▶ Data segment:
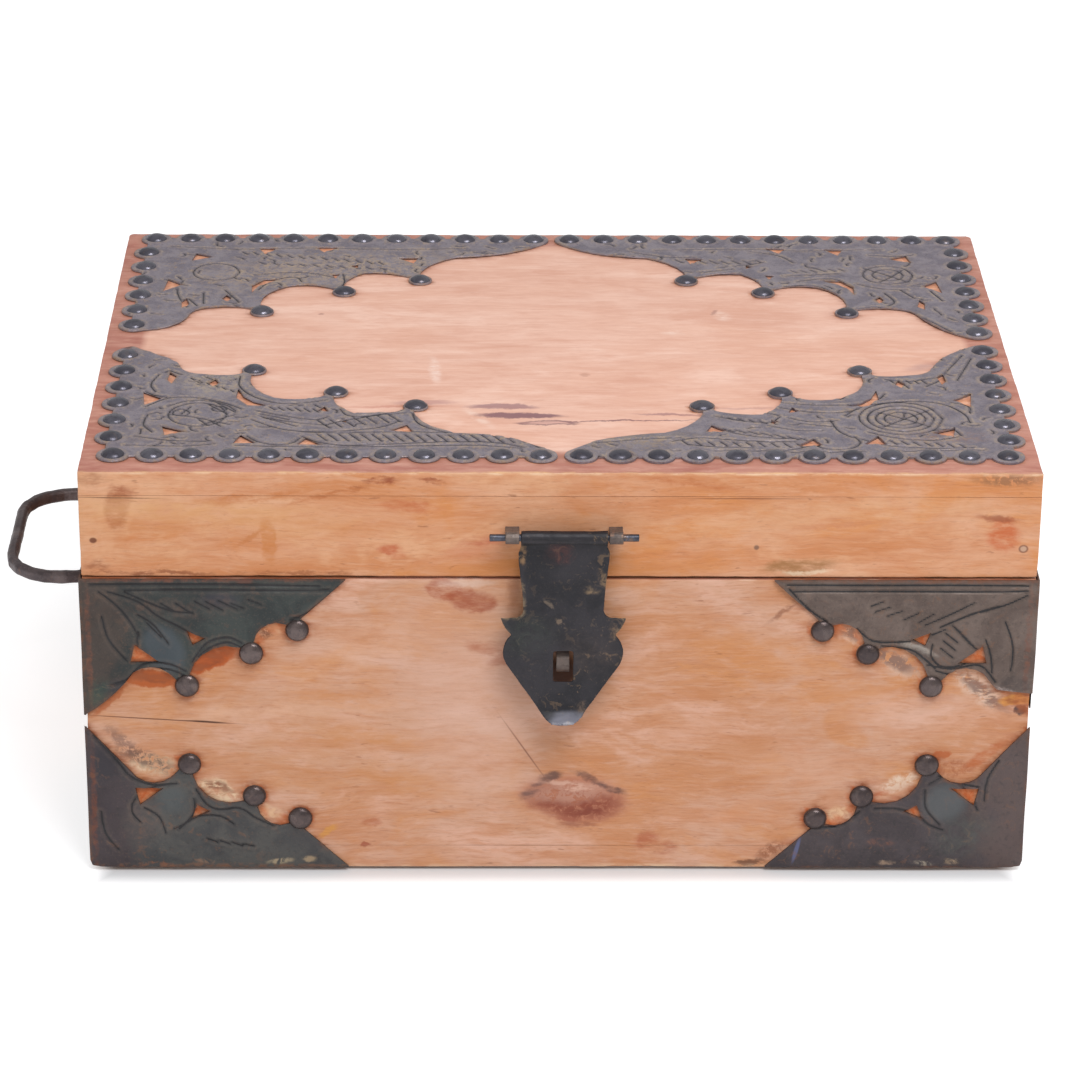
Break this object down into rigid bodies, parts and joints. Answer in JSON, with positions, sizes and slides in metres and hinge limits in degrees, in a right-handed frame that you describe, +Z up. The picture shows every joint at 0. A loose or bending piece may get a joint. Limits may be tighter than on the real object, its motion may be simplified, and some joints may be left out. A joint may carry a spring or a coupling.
{
  "type": "chest",
  "caption": "Wooden chest with hinged lid, pierced and chased iron corner plates, domed studs, a pin-hung hasp over a lock staple and two bail handles.",
  "frame": {"origin": "centre of the chest's underside", "axes": "+Z up; the front, with the hasp, faces -Y; +X to the right of someone who faces the front"},
  "size_m": [0.513, 0.3443, 0.2128],
  "materials": {
    "stained_wood": "worn stain, satin",
    "plain_wood": "bare, darkened",
    "sheet_iron": "chased sheet, dark worn patina",
    "stud_iron": "rubbed smooth",
    "forged_iron": "forged, dark patina"
  },
  "bodies": {
    "body": {"bottom_board": "plain_wood", "body_front_board": "stained_wood", "body_back_board": "plain_wood", "body_left_board": "stained_wood", "body_right_board": "stained_wood", "corner_plate_front_left_upper": "sheet_iron", "corner_plate_front_left_lower": "sheet_iron", "corner_plate_front_right_upper": "sheet_iron", "corner_plate_front_right_lower": "sheet_iron", "corner_plate_back_left_upper": "sheet_iron", "corner_plate_back_left_lower": "sheet_iron", "corner_plate_back_right_upper": "sheet_iron", "corner_plate_back_right_lower": "sheet_iron", "front_studs": "stud_iron", "left_side_studs": "stud_iron", "right_side_studs": "stud_iron", "lock_staple": "forged_iron", "left_handle_eye_front": "forged_iron", "left_handle_eye_back": "forged_iron", "right_handle_eye_front": "forged_iron", "right_handle_eye_back": "forged_iron", "left_hinge_body_leaf": "forged_iron", "right_hinge_body_leaf": "forged_iron", "left_hinge_pin": "forged_iron", "right_hinge_pin": "forged_iron", "hinge_nails_body": "forged_iron"},
    "lid": {"lid_top_board": "stained_wood", "lid_front_board": "stained_wood", "lid_back_board": "plain_wood", "lid_left_board": "stained_wood", "lid_right_board": "stained_wood", "lid_plate_front_left": "sheet_iron", "lid_plate_front_right": "sheet_iron", "lid_plate_back_left": "sheet_iron", "lid_plate_back_right": "sheet_iron", "lid_studs_front_left": "stud_iron", "lid_studs_front_right": "stud_iron", "lid_studs_back_left": "stud_iron", "lid_studs_back_right": "stud_iron", "hasp_pin": "forged_iron", "hasp_eye_left": "forged_iron", "hasp_eye_right": "forged_iron", "left_hinge_lid_leaf": "forged_iron", "right_hinge_lid_leaf": "forged_iron", "hinge_nails_lid": "forged_iron"},
    "hasp": {"hasp_plate": "forged_iron"},
    "left_handle": {"left_bail": "forged_iron"},
    "right_handle": {"right_bail": "forged_iron"}
  },
  "joints": [
    {"name": "lid_hinge", "type": "hinge", "parent": "body", "child": "lid", "pos_m": [0, 0.16286, 0.1552], "axis": [-1, 0, 0], "range_deg": [0, 180]},
    {"name": "hasp_swing", "type": "hinge", "parent": "lid", "child": "hasp", "pos_m": [0.0016, -0.169, 0.1804], "axis": [-1, 0, 0], "range_deg": [-6.5, 195]},
    {"name": "left_bail_swing", "type": "hinge", "parent": "body", "child": "left_handle", "pos_m": [-0.233, 0, 0.1045], "axis": [0, 1, 0], "range_deg": [-90, 90]},
    {"name": "right_bail_swing", "type": "hinge", "parent": "body", "child": "right_handle", "pos_m": [0.233, 0, 0.1045], "axis": [0, -1, 0], "range_deg": [0, 180]}
  ]
}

▶ What to do:
Word for word, restate all of the data shown above.

▶ Exercise output:
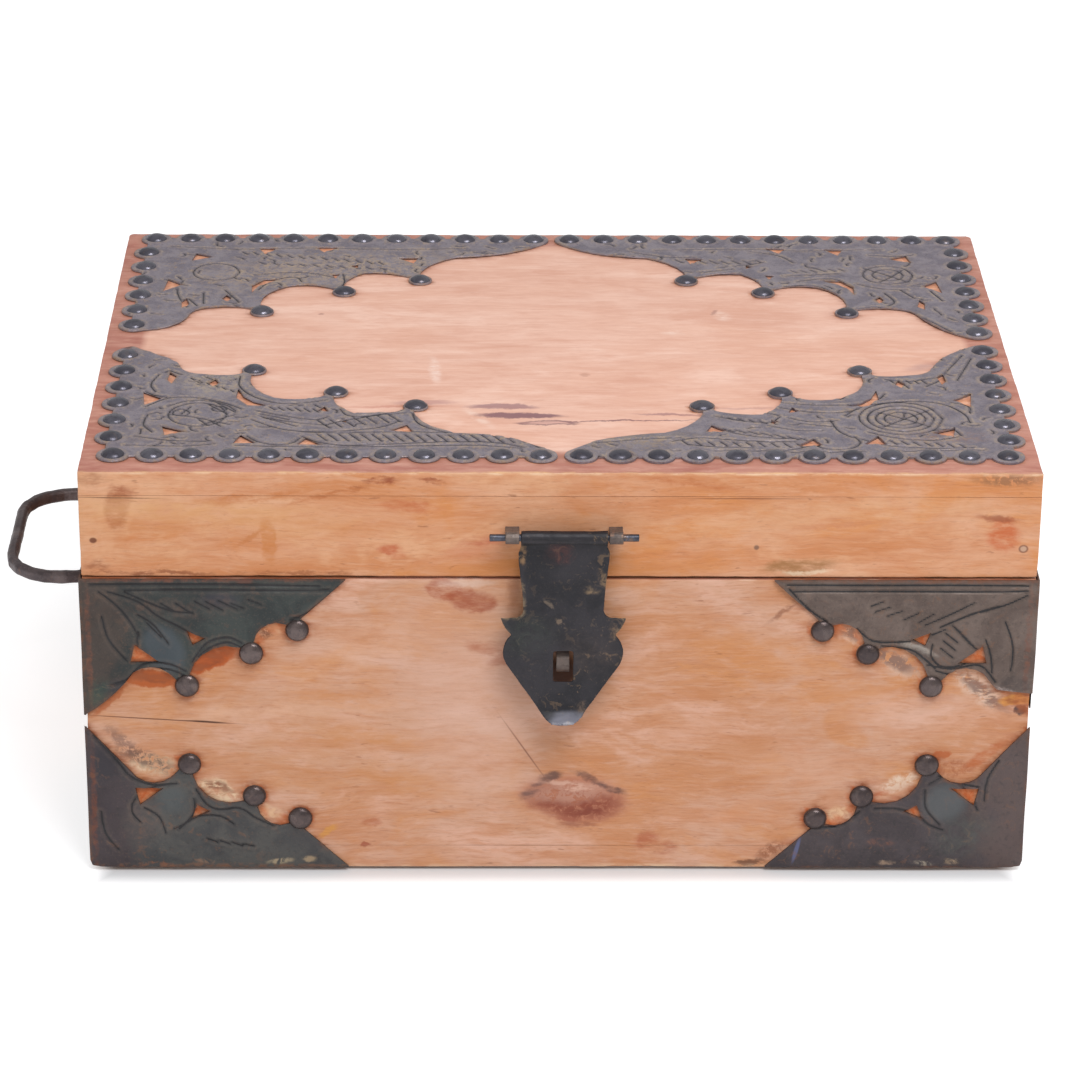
Break this object down into rigid bodies, parts and joints. Answer in JSON, with positions, sizes and slides in metres and hinge limits in degrees, in a right-handed frame that you describe, +Z up. The picture shows every joint at 0. A loose or bending piece may get a joint. Limits may be tighter than on the real object, its motion may be simplified, and some joints may be left out. A joint may carry a spring or a coupling.
{
  "type": "chest",
  "caption": "Wooden chest with hinged lid, pierced and chased iron corner plates, domed studs, a pin-hung hasp over a lock staple and two bail handles.",
  "frame": {"origin": "centre of the chest's underside", "axes": "+Z up; the front, with the hasp, faces -Y; +X to the right of someone who faces the front"},
  "size_m": [0.513, 0.3443, 0.2128],
  "materials": {
    "stained_wood": "worn stain, satin",
    "plain_wood": "bare, darkened",
    "sheet_iron": "chased sheet, dark worn patina",
    "stud_iron": "rubbed smooth",
    "forged_iron": "forged, dark patina"
  },
  "bodies": {
    "body": {"bottom_board": "plain_wood", "body_front_board": "stained_wood", "body_back_board": "plain_wood", "body_left_board": "stained_wood", "body_right_board": "stained_wood", "corner_plate_front_left_upper": "sheet_iron", "corner_plate_front_left_lower": "sheet_iron", "corner_plate_front_right_upper": "sheet_iron", "corner_plate_front_right_lower": "sheet_iron", "corner_plate_back_left_upper": "sheet_iron", "corner_plate_back_left_lower": "sheet_iron", "corner_plate_back_right_upper": "sheet_iron", "corner_plate_back_right_lower": "sheet_iron", "front_studs": "stud_iron", "left_side_studs": "stud_iron", "right_side_studs": "stud_iron", "lock_staple": "forged_iron", "left_handle_eye_front": "forged_iron", "left_handle_eye_back": "forged_iron", "right_handle_eye_front": "forged_iron", "right_handle_eye_back": "forged_iron", "left_hinge_body_leaf": "forged_iron", "right_hinge_body_leaf": "forged_iron", "left_hinge_pin": "forged_iron", "right_hinge_pin": "forged_iron", "hinge_nails_body": "forged_iron"},
    "lid": {"lid_top_board": "stained_wood", "lid_front_board": "stained_wood", "lid_back_board": "plain_wood", "lid_left_board": "stained_wood", "lid_right_board": "stained_wood", "lid_plate_front_left": "sheet_iron", "lid_plate_front_right": "sheet_iron", "lid_plate_back_left": "sheet_iron", "lid_plate_back_right": "sheet_iron", "lid_studs_front_left": "stud_iron", "lid_studs_front_right": "stud_iron", "lid_studs_back_left": "stud_iron", "lid_studs_back_right": "stud_iron", "hasp_pin": "forged_iron", "hasp_eye_left": "forged_iron", "hasp_eye_right": "forged_iron", "left_hinge_lid_leaf": "forged_iron", "right_hinge_lid_leaf": "forged_iron", "hinge_nails_lid": "forged_iron"},
    "hasp": {"hasp_plate": "forged_iron"},
    "left_handle": {"left_bail": "forged_iron"},
    "right_handle": {"right_bail": "forged_iron"}
  },
  "joints": [
    {"name": "lid_hinge", "type": "hinge", "parent": "body", "child": "lid", "pos_m": [0, 0.16286, 0.1552], "axis": [-1, 0, 0], "range_deg": [0, 180]},
    {"name": "hasp_swing", "type": "hinge", "parent": "lid", "child": "hasp", "pos_m": [0.0016, -0.169, 0.1804], "axis": [-1, 0, 0], "range_deg": [-6.5, 195]},
    {"name": "left_bail_swing", "type": "hinge", "parent": "body", "child": "left_handle", "pos_m": [-0.233, 0, 0.1045], "axis": [0, 1, 0], "range_deg": [-90, 90]},
    {"name": "right_bail_swing", "type": "hinge", "parent": "body", "child": "right_handle", "pos_m": [0.233, 0, 0.1045], "axis": [0, -1, 0], "range_deg": [0, 180]}
  ]
}